# Written exercise
Among the entries below, please repeat exactly and only the lines from the line containing "handle_shell_upper();" to the line containing "bpy.data.objects.remove(obj)", both lines included.

# Record set
++++
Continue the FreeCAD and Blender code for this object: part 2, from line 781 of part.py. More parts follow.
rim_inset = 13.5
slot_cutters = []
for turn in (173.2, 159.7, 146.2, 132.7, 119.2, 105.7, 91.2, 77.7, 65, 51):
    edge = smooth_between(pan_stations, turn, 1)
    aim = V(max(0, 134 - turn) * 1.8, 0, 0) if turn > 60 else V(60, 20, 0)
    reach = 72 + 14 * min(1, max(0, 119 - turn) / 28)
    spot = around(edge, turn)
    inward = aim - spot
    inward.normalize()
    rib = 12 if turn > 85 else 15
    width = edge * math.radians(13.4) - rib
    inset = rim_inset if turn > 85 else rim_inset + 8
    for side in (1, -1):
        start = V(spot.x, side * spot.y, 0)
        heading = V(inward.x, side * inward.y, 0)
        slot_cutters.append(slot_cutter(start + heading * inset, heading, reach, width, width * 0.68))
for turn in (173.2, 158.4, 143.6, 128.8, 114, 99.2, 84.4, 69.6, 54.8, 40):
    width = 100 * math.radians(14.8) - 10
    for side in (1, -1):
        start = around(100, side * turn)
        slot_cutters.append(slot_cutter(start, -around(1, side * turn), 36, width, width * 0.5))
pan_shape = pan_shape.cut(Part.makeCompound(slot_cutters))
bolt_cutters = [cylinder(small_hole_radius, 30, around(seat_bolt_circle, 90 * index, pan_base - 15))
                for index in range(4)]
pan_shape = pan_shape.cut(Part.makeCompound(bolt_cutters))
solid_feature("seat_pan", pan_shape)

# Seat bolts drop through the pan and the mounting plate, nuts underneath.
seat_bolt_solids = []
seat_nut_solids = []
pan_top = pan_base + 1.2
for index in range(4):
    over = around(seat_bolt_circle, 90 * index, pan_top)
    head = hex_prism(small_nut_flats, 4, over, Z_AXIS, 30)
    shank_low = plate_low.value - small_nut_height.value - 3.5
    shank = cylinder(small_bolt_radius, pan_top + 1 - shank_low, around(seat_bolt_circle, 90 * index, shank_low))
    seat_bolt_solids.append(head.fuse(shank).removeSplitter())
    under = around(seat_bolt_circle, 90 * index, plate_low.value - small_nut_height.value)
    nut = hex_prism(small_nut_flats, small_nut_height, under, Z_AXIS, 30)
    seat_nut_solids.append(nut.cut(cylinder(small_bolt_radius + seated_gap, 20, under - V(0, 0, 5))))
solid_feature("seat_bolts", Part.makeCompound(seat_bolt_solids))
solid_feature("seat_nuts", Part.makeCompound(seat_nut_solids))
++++
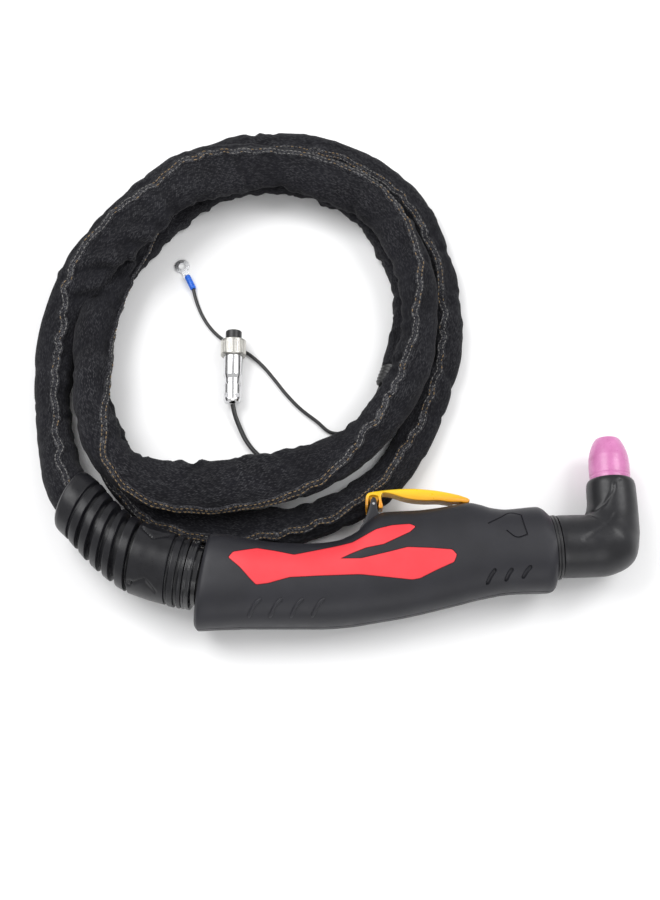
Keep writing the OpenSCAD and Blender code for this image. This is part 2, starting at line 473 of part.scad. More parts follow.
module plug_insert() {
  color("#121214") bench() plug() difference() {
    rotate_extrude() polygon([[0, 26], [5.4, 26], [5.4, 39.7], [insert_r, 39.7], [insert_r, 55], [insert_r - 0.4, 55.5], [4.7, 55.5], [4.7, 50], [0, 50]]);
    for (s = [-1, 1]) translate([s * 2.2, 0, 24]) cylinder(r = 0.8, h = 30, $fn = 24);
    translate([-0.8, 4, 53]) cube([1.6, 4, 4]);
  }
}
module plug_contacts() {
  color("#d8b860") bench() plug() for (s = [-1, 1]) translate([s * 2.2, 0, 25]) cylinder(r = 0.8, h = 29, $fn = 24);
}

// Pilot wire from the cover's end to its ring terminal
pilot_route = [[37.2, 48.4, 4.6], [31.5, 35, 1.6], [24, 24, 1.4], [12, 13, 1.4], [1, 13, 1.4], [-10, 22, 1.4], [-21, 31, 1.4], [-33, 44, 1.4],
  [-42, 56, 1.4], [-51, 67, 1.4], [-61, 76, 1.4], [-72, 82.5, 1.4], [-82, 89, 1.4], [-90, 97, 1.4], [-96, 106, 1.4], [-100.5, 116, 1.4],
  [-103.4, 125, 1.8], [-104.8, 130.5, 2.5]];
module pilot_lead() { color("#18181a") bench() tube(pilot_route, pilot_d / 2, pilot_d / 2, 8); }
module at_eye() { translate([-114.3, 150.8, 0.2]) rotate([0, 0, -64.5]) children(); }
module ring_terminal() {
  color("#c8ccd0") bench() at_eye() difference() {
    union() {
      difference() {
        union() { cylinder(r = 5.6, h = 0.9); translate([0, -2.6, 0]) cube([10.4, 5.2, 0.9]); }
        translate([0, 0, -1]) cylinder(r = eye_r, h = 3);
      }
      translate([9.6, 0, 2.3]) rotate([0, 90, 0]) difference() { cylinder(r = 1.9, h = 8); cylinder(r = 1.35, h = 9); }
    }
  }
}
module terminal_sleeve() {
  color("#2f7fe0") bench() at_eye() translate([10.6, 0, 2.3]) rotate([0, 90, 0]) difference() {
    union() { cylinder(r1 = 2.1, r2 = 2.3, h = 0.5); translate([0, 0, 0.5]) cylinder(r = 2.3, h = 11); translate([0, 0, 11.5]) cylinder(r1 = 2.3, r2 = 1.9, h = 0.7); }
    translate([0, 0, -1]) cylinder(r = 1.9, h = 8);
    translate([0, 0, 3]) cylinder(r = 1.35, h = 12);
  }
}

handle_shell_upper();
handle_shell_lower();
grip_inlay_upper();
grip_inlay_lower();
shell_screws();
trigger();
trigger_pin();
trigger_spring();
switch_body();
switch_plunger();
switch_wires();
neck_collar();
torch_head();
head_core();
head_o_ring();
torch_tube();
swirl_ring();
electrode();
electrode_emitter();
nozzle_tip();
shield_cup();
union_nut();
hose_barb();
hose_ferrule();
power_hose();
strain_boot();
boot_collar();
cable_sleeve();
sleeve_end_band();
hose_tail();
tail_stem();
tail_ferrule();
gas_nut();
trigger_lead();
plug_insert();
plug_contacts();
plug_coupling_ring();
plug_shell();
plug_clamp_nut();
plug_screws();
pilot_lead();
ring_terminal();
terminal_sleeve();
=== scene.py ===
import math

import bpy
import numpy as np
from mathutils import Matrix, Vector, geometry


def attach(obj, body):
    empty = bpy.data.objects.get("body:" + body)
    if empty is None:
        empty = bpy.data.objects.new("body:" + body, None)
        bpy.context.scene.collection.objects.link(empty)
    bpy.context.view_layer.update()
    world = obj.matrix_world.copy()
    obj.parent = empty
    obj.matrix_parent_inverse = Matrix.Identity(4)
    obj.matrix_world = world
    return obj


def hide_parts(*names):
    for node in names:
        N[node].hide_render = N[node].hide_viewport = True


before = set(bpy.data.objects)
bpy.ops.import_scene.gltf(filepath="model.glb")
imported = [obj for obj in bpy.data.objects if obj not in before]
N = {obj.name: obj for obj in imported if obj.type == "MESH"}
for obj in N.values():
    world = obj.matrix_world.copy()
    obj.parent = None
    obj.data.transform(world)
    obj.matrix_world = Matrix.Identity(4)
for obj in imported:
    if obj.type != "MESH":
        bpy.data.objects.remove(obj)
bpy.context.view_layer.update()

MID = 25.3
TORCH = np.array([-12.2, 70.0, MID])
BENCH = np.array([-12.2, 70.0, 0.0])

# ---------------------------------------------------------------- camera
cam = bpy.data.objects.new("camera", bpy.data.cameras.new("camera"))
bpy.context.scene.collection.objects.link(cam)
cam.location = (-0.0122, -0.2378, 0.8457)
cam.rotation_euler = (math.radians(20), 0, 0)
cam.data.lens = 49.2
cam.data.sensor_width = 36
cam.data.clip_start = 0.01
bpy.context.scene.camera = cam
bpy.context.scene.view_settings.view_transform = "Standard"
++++
# Written solution
handle_shell_upper();
handle_shell_lower();
grip_inlay_upper();
grip_inlay_lower();
shell_screws();
trigger();
trigger_pin();
trigger_spring();
switch_body();
switch_plunger();
switch_wires();
neck_collar();
torch_head();
head_core();
head_o_ring();
torch_tube();
swirl_ring();
electrode();
electrode_emitter();
nozzle_tip();
shield_cup();
union_nut();
hose_barb();
hose_ferrule();
power_hose();
strain_boot();
boot_collar();
cable_sleeve();
sleeve_end_band();
hose_tail();
tail_stem();
tail_ferrule();
gas_nut();
trigger_lead();
plug_insert();
plug_contacts();
plug_coupling_ring();
plug_shell();
plug_clamp_nut();
plug_screws();
pilot_lead();
ring_terminal();
terminal_sleeve();
=== scene.py ===
import math

import bpy
import numpy as np
from mathutils import Matrix, Vector, geometry


def attach(obj, body):
    empty = bpy.data.objects.get("body:" + body)
    if empty is None:
        empty = bpy.data.objects.new("body:" + body, None)
        bpy.context.scene.collection.objects.link(empty)
    bpy.context.view_layer.update()
    world = obj.matrix_world.copy()
    obj.parent = empty
    obj.matrix_parent_inverse = Matrix.Identity(4)
    obj.matrix_world = world
    return obj


def hide_parts(*names):
    for node in names:
        N[node].hide_render = N[node].hide_viewport = True


before = set(bpy.data.objects)
bpy.ops.import_scene.gltf(filepath="model.glb")
imported = [obj for obj in bpy.data.objects if obj not in before]
N = {obj.name: obj for obj in imported if obj.type == "MESH"}
for obj in N.values():
    world = obj.matrix_world.copy()
    obj.parent = None
    obj.data.transform(world)
    obj.matrix_world = Matrix.Identity(4)
for obj in imported:
    if obj.type != "MESH":
        bpy.data.objects.remove(obj)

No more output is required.